For the first time, Dr. Healton seemed unsure. “Can I consult with my attorney?” she asked. ” I don’t know if I can answer that.”

Judge Kessler said that she was aware there was potential litigation, and that Dr. Healton would “have to do your best to answer.”

Now Mr. Webb had Dr. Healton where he wanted, because any answers she gave here could be used against Legacy in Delaware’s Lorillard v. American Legacy Foundation case, which deals with this very issue and which is yet to be decided.

From the MSA:

(h) Foundation Activities. The Foundation shall not engage in, nor shall any of the Foundation’s money be used to engage in, any political activities or lobbying, including, but not limited to, support of or opposition to candidates, ballot initiatives, referenda or other similar activities. The National Public Education Fund shall be used only for public education and advertising regarding the addictiveness, health effects, and social costs related to the use of tobacco products and shall not be used for any personal attack on, or vilification of, any person (whether by name or business affiliation), company, or governmental agency, whether individually or collectively.

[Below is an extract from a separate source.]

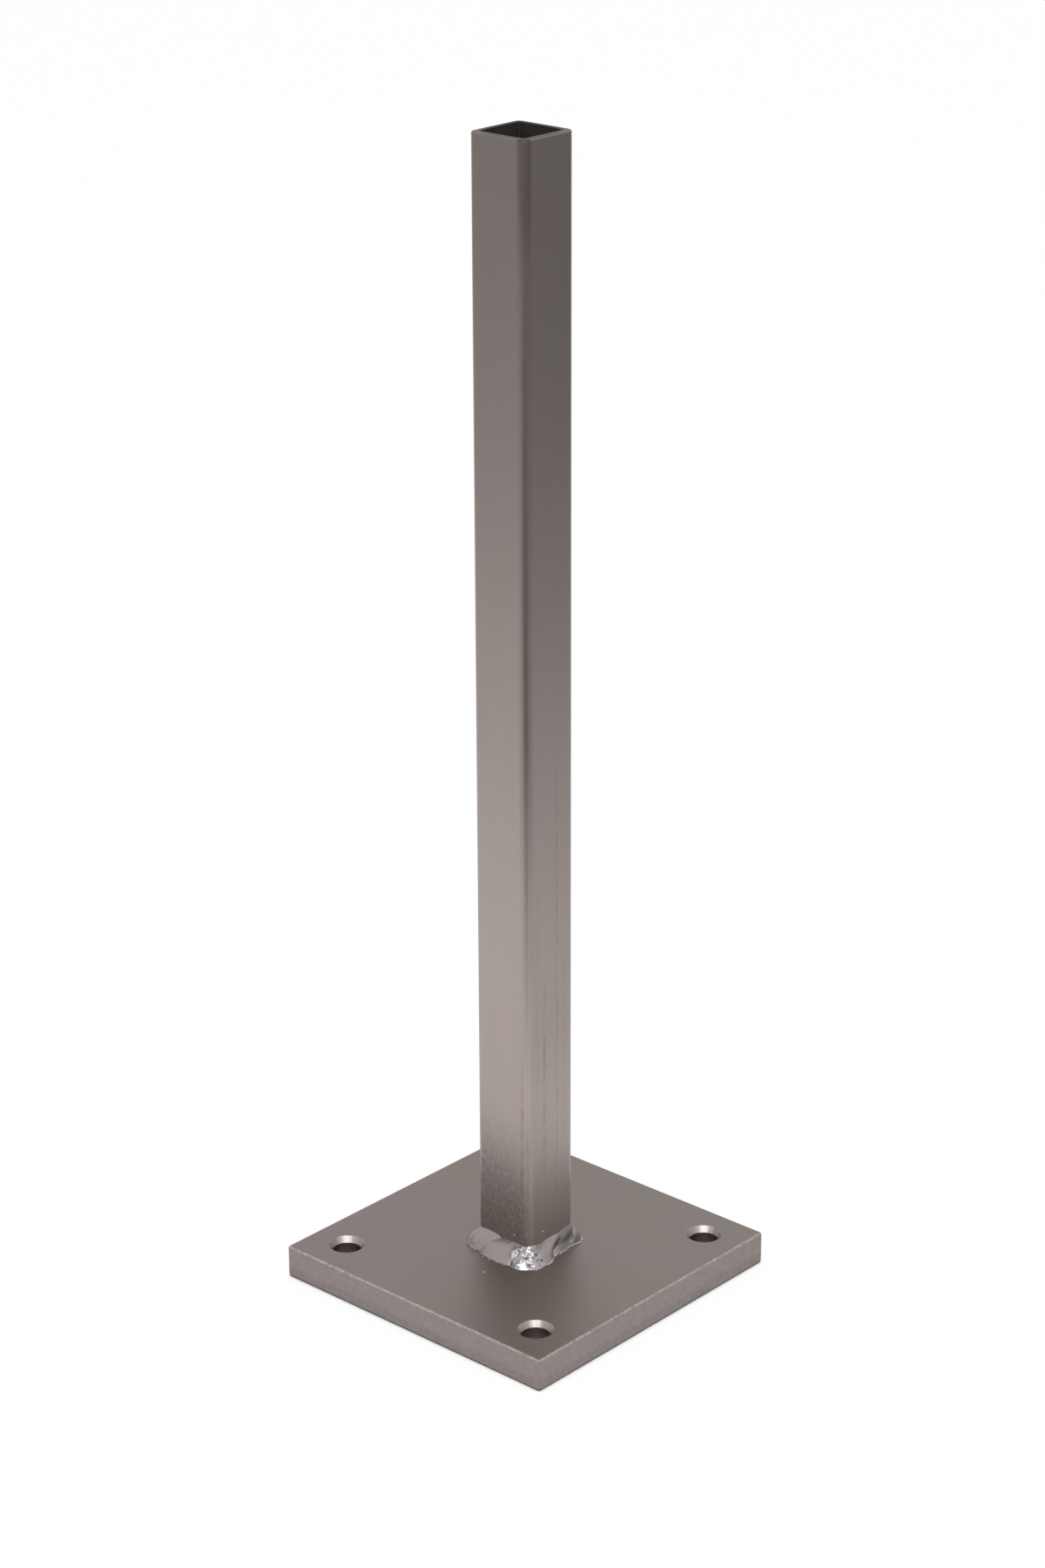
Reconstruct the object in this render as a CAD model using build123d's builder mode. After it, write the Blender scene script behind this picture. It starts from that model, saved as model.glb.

As Mr. Webb detailed various Legacy commercials (the truth videos were given rapt attention by the Philip Morris USA attorneys especially. Mr. Frederick and Ms. Schwarzschild seemed more emotionally on edge than I have seen them before), the tension was thick with every question, Dr. Healton undoubtedly had to consider how her answers would affect not just this case, but the Lorillard case also, and if there were a number of pregnant pauses, it was because she was answering for two.


Sand Dunes And Salty Air

The perils of testifying in this case were brought into even sharper relief when it became clear that Dr. Healton would not get finished today, and might have to be called back Monday. Since her planned family vacation to Cape Cod was scheduled for Saturday, with a Wednesday return, “it would mean cancelling the trip entirely,” Ms. Eubanks told Judge Kessler. However, since there have turned up a couple of “dark days,” she will finish her testimony this Thursday, May 19.